Scatter plots (geom_point) in R Programming - Deep Dive

Choose your learning style9 modes available
Overview - Scatter plots (geom_point)
What is it?
A scatter plot is a type of graph that shows points representing values for two different variables. In R, the geom_point function from the ggplot2 package is used to create these plots by placing dots on a grid where the x and y coordinates correspond to the variables' values. This helps us see patterns, relationships, or clusters between the two variables. Scatter plots are simple but powerful tools for visualizing data.
Why it matters
Scatter plots help us understand how two things relate to each other, like height and weight or hours studied and test scores. Without scatter plots, it would be hard to spot trends or unusual points in data quickly. They make complex data easier to grasp and support better decisions based on what the data shows. This visual insight is crucial in fields like science, business, and social studies.
Where it fits
Before learning scatter plots, you should know basic R programming and how to install and load packages like ggplot2. After mastering scatter plots, you can explore more complex visualizations like line plots, bar charts, and adding layers such as smoothing lines or customizing points with colors and sizes.
Mental Model
Core Idea
A scatter plot places dots on a grid where each dot's position shows the values of two variables, revealing their relationship visually.
Think of it like...
Imagine a city map where each dot is a house located by its street (x-axis) and avenue (y-axis). The pattern of houses shows how neighborhoods form and relate to each other.
  Y-axis
    ↑
    │       •     •
    │    •     •
    │  •
    │
    └────────────────→ X-axis
      (variable 1)
Build-Up - 7 Steps
1
FoundationUnderstanding basic scatter plot concept
🤔
Concept: Learn what a scatter plot is and what it shows.
A scatter plot is a graph with points plotted to show the relationship between two variables. Each point's horizontal position shows one variable's value, and the vertical position shows the other variable's value. This helps us see if the variables move together or not.
Result
You can explain what a scatter plot represents and identify the axes as variables.
Understanding the basic idea of plotting two variables as points is the foundation for all scatter plot work.
2
FoundationInstalling and loading ggplot2 package
🤔
Concept: Learn how to prepare R to create scatter plots using ggplot2.
To make scatter plots in R, you need the ggplot2 package. You install it once with install.packages("ggplot2") and load it in each session with library(ggplot2). This package provides the geom_point function to draw scatter plots.
Result
You can load ggplot2 and are ready to create scatter plots.
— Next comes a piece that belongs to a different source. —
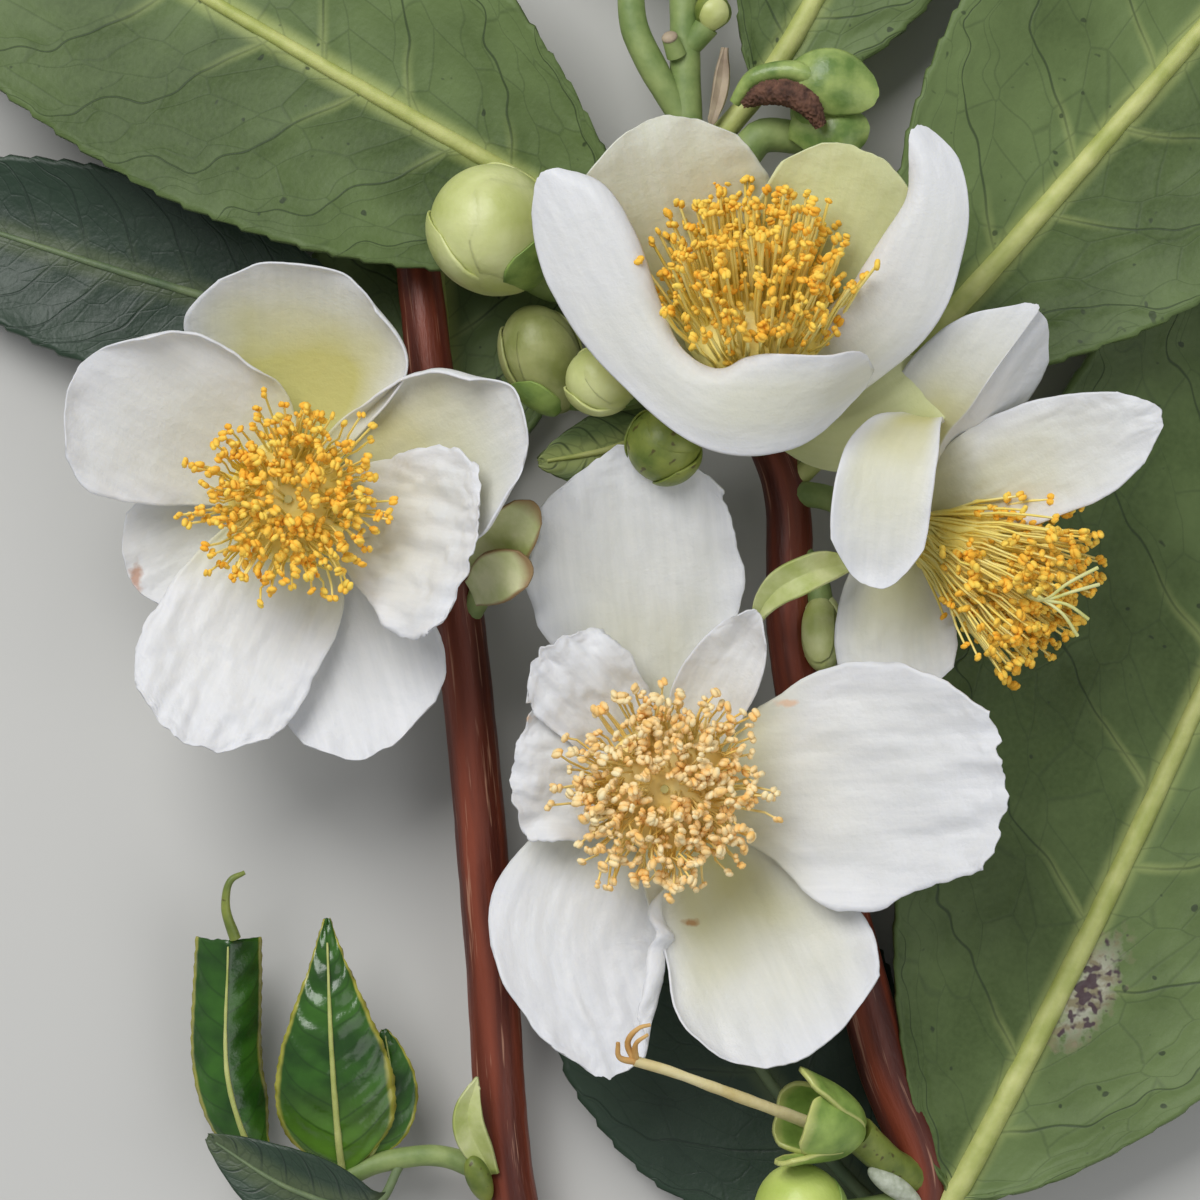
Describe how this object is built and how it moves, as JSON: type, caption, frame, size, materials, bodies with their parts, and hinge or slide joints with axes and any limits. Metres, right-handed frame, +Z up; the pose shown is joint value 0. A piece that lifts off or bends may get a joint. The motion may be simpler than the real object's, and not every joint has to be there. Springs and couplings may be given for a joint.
{
  "type": "cut flowering tea branch",
  "caption": "Cut flowering tea branch lying down: a forked twig with broad leaves, white open blooms, round buds and a spent flower.",
  "frame": {"origin": "under the middle of the branch, on the surface that it lies on", "axes": "+Y along the branch from its cut end to its shoot tips, +X across it, +Z up, the way the blooms face"},
  "size_m": [0.162, 0.1946, 0.0357],
  "materials": {
    "bark": "smooth young red-brown bark with pale streaks, satin",
    "green_stem": "green shoot, satin",
    "leaf_under": "leaf underside with a raised yellow-green midrib and net veins, matt",
    "leaf_upper": "dark leathery leaf upper side, semi-gloss",
    "young_leaf": "young leaf with yellow toothed margins, glossy",
    "petal": "white petal, cream towards its base, satin",
    "stamens": "golden anthers on pale yellow filaments, powdery",
    "old_stamens": "older peach anthers on pale filaments, powdery",
    "calyx": "green calyx scales and stalk, satin",
    "bud": "pale yellow-green bud scales, satin",
    "green_bud": "small green bud with dark spots, satin",
    "fruit": "apple-green round bud, smooth satin",
    "style": "dry cream style with tan curled lobes, matt"
  },
  "bodies": {
    "root": {"dark_left_leaf": "leaf_upper", "edge_bud": "green_bud", "green_bud": "green_bud", "green_fruit": "fruit", "grey_leaf": "leaf_under", "large_bud": "bud", "left_bloom_calyx": "calyx", "left_bloom_petals": "petal", "left_bloom_stamens": "stamens", "left_stem": "bark", "left_stem_bud": "green_bud", "left_stem_foot": "bark", "lower_bloom_calyx": "calyx", "lower_bloom_petals": "petal", "lower_bloom_stamens": "old_stamens", "lower_right_leaf": "leaf_under", "main_stem": "bark", "notched_bud": "calyx", "open_calyx": "calyx", "pale_bud": "bud", "right_bloom_calyx": "calyx", "right_bloom_petals": "petal", "right_bloom_stamens": "stamens", "right_stem": "bark", "right_stem_foot": "bark", "second_bud": "bud", "shoot_leaf_left": "young_leaf", "shoot_leaf_right": "young_leaf", "side_shoot": "green_stem", "side_shoot_bud": "bud", "slate_leaf": "leaf_upper", "small_bud": "bud", "small_leaf": "leaf_under", "spent_calyx": "calyx", "spent_style": "style", "top_bloom_calyx": "calyx", "top_bloom_petals": "petal", "top_bloom_stamens": "stamens", "top_centre_leaf": "leaf_under", "top_left_leaf": "leaf_under", "top_right_leaf": "leaf_under", "top_shoot": "green_stem", "upper_stem": "bark", "young_leaf_left": "young_leaf", "young_leaf_low": "leaf_upper", "young_leaf_middle": "young_leaf", "young_shoot": "green_stem"}
  },
  "joints": []
}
Knowing how to set up your tools is essential before creating any plot.
3
IntermediateCreating a simple scatter plot with geom_point
🤔Before reading on: do you think geom_point needs data in a special format or any arguments? Commit to your answer.
Concept: Learn how to use ggplot and geom_point to plot two variables from a data frame.
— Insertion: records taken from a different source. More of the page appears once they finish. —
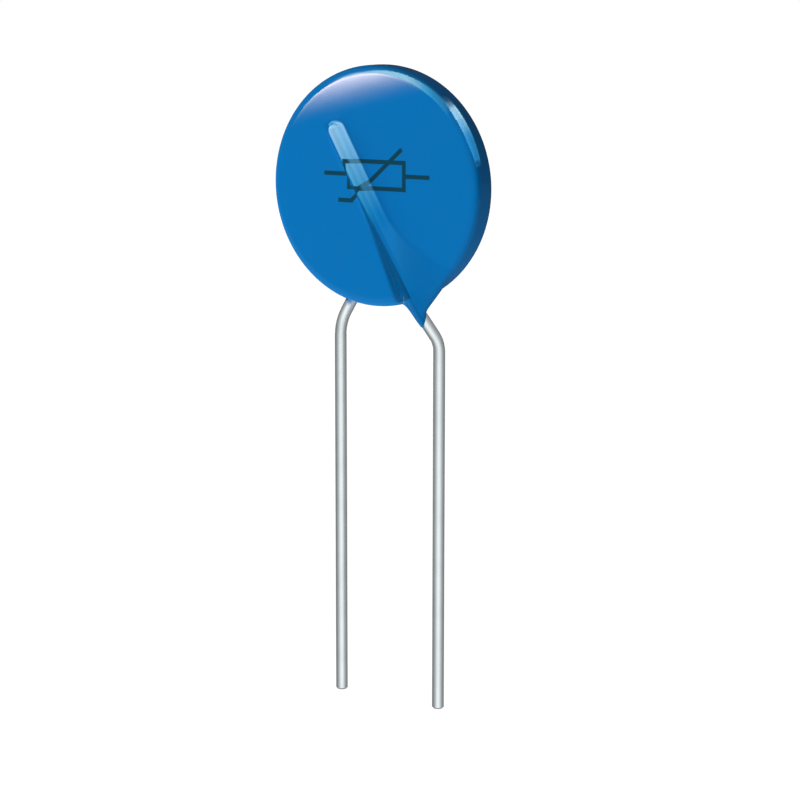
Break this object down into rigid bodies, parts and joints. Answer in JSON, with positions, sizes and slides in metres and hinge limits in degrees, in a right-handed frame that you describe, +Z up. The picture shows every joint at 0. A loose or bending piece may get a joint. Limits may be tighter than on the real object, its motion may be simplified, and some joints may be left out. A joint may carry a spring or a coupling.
{
  "type": "disc varistor",
  "caption": "Round disc varistor dipped in blue epoxy, its slanting wires showing as ridges under the coat, with straight tinned pins for through-hole soldering.",
  "frame": {"origin": "midway between the pins on the seating plane, the height at which the front pin becomes straight", "axes": "+Z up from the pins to the disc, the pins point down to -Z, -Y is the front face and +X is towards the front face's pin"},
  "size_m": [0.02, 0.0044, 0.054],
  "materials": {
    "zinc_oxide": "matt, dark grey, fine grained",
    "fired_silver": "matt silver layer",
    "solder": "smooth tin solder",
    "tinned_wire": "bright tinned copper wire",
    "blue_epoxy": "glossy dipped epoxy, mid blue"
  },
  "bodies": {
    "root": {"ceramic_disc": "zinc_oxide", "front_electrode": "fired_silver", "rear_electrode": "fired_silver", "front_solder": "solder", "rear_solder": "solder", "front_lead": "tinned_wire", "rear_lead": "tinned_wire", "coating": "blue_epoxy"}
  },
  "joints": []
}
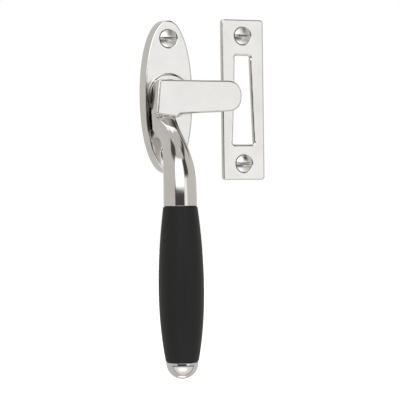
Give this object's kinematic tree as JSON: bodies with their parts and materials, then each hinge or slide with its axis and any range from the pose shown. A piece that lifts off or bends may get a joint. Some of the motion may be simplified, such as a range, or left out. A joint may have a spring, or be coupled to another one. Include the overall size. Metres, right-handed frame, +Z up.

Use ggplot(data, aes(x=var1, y=var2)) + geom_point() to create a scatter plot. The aes() function tells ggplot which variables to use for x and y axes. geom_point() adds the dots. For example, with mtcars dataset, ggplot(mtcars, aes(x=wt, y=mpg)) + geom_point() plots car weight vs. miles per gallon.
Result
A scatter plot appears showing points for each car's weight and mpg.
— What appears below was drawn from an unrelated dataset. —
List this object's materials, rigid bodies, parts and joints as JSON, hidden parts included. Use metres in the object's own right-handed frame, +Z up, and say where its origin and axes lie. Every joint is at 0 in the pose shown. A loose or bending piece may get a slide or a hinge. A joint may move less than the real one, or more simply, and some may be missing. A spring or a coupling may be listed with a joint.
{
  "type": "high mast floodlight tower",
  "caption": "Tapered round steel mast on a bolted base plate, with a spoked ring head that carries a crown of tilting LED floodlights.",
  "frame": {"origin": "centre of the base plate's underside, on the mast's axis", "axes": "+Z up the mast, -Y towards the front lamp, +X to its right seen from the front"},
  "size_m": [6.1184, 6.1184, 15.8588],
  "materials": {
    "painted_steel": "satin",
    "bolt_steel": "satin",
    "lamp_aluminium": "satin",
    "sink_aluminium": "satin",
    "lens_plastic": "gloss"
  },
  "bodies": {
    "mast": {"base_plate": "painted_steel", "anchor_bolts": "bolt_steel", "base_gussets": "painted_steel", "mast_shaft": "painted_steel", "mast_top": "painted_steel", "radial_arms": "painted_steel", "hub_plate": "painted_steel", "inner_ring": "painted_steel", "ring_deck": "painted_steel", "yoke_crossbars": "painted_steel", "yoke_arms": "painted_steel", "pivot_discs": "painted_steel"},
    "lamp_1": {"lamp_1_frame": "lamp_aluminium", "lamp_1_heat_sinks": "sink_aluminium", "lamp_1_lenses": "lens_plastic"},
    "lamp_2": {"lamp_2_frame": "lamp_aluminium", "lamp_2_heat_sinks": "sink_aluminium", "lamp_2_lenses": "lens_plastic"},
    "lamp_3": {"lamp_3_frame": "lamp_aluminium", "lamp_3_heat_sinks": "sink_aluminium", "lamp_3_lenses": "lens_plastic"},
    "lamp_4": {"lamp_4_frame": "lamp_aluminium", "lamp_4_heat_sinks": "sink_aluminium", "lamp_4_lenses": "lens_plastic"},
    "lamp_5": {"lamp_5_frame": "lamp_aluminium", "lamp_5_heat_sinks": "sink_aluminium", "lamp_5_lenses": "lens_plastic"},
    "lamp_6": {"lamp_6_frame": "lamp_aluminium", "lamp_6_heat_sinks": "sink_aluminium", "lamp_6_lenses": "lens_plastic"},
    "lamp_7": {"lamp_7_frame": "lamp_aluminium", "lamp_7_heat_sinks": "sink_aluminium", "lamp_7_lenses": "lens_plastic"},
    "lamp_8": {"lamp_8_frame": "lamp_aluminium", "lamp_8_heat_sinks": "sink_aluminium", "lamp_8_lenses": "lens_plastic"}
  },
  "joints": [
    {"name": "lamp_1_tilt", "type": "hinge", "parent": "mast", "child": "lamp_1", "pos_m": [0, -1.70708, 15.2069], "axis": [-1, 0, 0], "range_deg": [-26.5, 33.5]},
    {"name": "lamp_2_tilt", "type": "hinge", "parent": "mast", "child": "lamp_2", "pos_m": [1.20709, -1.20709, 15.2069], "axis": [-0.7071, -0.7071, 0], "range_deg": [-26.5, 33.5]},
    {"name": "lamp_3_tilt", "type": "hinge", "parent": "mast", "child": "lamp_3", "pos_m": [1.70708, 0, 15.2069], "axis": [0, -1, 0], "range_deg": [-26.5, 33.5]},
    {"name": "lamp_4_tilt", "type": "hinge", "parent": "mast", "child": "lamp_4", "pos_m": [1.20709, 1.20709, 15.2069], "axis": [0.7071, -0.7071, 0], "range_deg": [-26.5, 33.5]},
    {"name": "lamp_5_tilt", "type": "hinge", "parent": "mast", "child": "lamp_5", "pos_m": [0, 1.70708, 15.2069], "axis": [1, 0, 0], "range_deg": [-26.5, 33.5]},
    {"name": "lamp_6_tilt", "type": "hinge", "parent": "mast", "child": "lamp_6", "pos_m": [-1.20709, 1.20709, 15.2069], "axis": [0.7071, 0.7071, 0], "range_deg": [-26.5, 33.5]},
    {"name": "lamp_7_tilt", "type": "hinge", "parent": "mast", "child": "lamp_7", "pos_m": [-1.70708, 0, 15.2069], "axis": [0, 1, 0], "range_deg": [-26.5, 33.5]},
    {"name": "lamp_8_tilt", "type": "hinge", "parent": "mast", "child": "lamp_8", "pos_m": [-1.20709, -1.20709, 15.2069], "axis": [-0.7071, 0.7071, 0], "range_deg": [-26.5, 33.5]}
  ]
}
Understanding how aes() maps variables to axes and how geom_point adds points is key to making scatter plots.
4
IntermediateCustomizing points with color and size
🤔Before reading on: do you think color and size can be set to fixed values or mapped to variables? Commit to your answer.
Concept: Learn how to change point appearance by setting or mapping color and size.
You can set color and size to fixed values like geom_point(color="blue", size=3) to make all points blue and bigger. Or map them to variables inside aes(), like aes(color=gear, size=hp), to show groups or magnitude visually. This adds more information to the plot.
Result
Points appear colored or sized differently based on data, making patterns clearer.
Knowing how to map aesthetics to variables enriches the plot's storytelling power.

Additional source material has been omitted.